Not only that, student loans carry onerous terms that do not permit refinancing at lower rates and do not allow bankruptcy under any set of circumstances. Many of the students who carry such loans become in effect indentured labor. They will have to spend most of their working lifetimes meeting the ever-growing exponential debt that they accumulate prior to graduation. In many cases, a student will never be able to start a family, buy a house, save for retirement or take a vacation, since the annual interest on the loan is greater than the annual payments that the student can afford.


So how is this similar to subprime? In many colleges, thousands of colleges, the number of administration staff and their compensation has been on the increase, and faculty remuneration has grown along with expenditures on fancy new dormitories, luxurious sports facilities, expensive food courts, and an increasing number of course offerings. The bill for all such expenditures that are nonacademic in nature is carried by the student whose fees and tuition have grown beyond the increase in wages and inflation.


Many of the students who carry such loans become in effect indentured labor. They will have to spend most of their working lifetimes meeting the ever-growing exponential debt that they accumulate prior to graduation. In many cases, a student will never be able to start a family, buy a house, save for retirement or take a vacation, since the annual interest on the loan is greater than the annual payments that the student can afford.


Higher education has become much less affordable. These (at best) academically superficial expenditures would have forced a substantial increase in the average tuition if admission were limited to academically qualified students. But what are the chances that the academically well-equipped students would accept paying, say, twice the current rate of tuition? Not very high, especially in an economic environment in which the current cost of higher education is being questioned.

The apparent adopted solution to this paradox is simple but highly unethical.

Once the financial industry could not find enough eligible takers for its mortgage products, it lowered the standards, and then lowered the standards again until it had no standards. (No income and no job requirement demanded from mortgage applicants). Colleges and universities are using an identical method of lowering admission standards to meet their enrollment goals, to ensure that their planned, additional nonacademic expenditures can be met. As a result many colleges and universities have adopted the practice of open admissions, whereby the student must demonstrate an ability to make the required payments, usually through a combination of loans and grants.


jim day cartoon
© Jim Day. Oct. 17, 2012


But often these are the students that do not stand a meaningful chance of graduating in either four or even six years. Many of these students are offered admission to undertake an academic program that they are not equipped to handle, just as banks offered subprime mortgages to individuals when it was clear from the start that the mortgages in question were beyond their ability.

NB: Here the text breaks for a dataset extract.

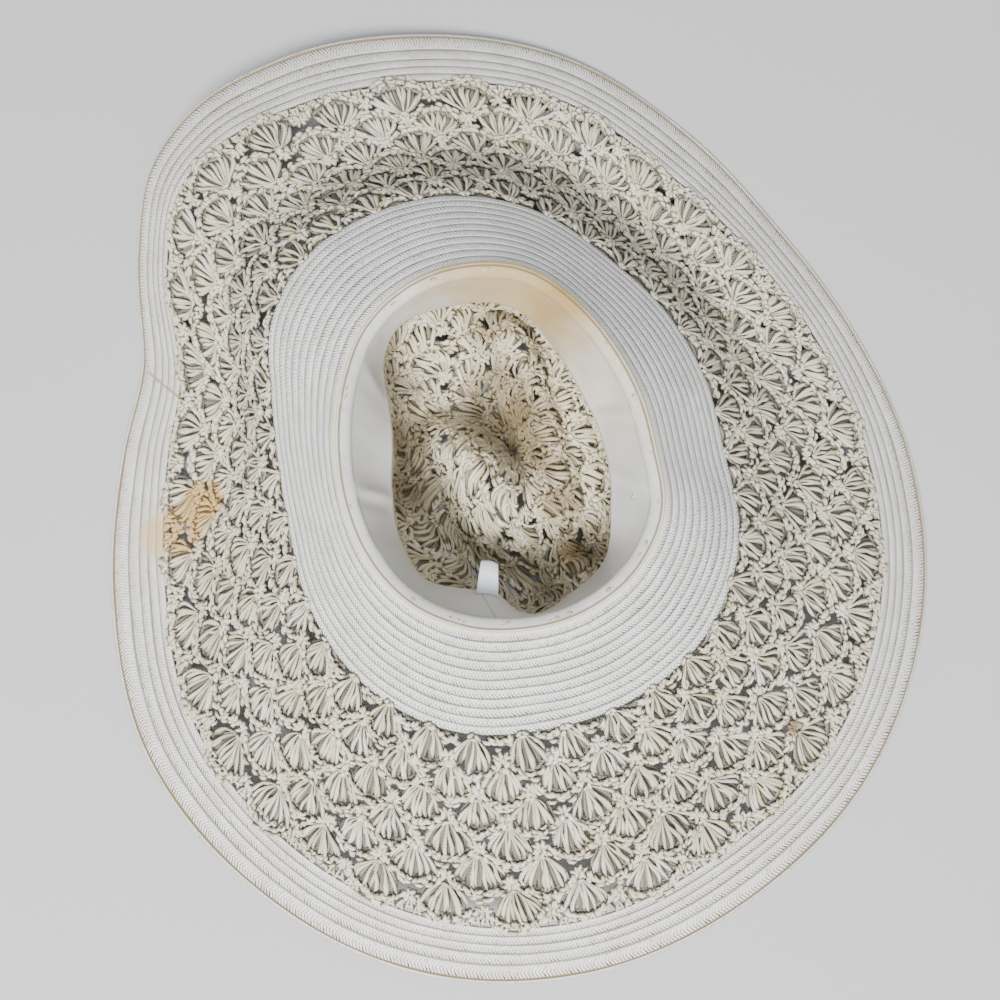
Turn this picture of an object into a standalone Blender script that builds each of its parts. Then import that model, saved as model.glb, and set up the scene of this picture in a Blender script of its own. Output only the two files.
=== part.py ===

In many colleges only 30 percent of students graduate in four years, and only about 50 percent in six. Often these students are encouraged to take loans of about $10,000 a year. You do the math. Half drop out with loans of $30,000 to $50,000 and an annual interest rate above 6 percent, when the prime rate is under 3 percent and the short-term rate is under 1 percent. These students have been deceived. The universities and colleges that have helped them accumulate this debt can be accused of having violated consumer protection laws by not making clear the high degree of risk associated with such loans.

Unfortunately, this is not the whole story. Many of the students that graduate in, say, six to seven years with a potential debt burden of $100,000 end up working in jobs that pay $35,000 per annum in a city such as New York, Boston, or San Francisco. These students would be lucky to be able to afford a monthly payment of $250 toward their student loan balances, the interest on which accumulates at the rate of over $500 per month.

Many of the financial institutions that participated in the subprime sham have been penalized by the markets, have had to fire some of their senior staff, have had to meet stringent new financial regulations, and have been fined billions of dollars. Yet the higher education establishment still goes about its business of recruiting students, many of whom are destined to fail, knowing they are taking advantage of the naiveté of these young adults and their parents but looking the other way, because it allows them to go on building luxury dorms designed by star architects and allows salaries and the number of nonacademic, and occasionally academic, staff to increase.

Pity a nation (with apologies to Gibran) whose institutions of higher learning have become effectively the new peddlers of subprime mortgages.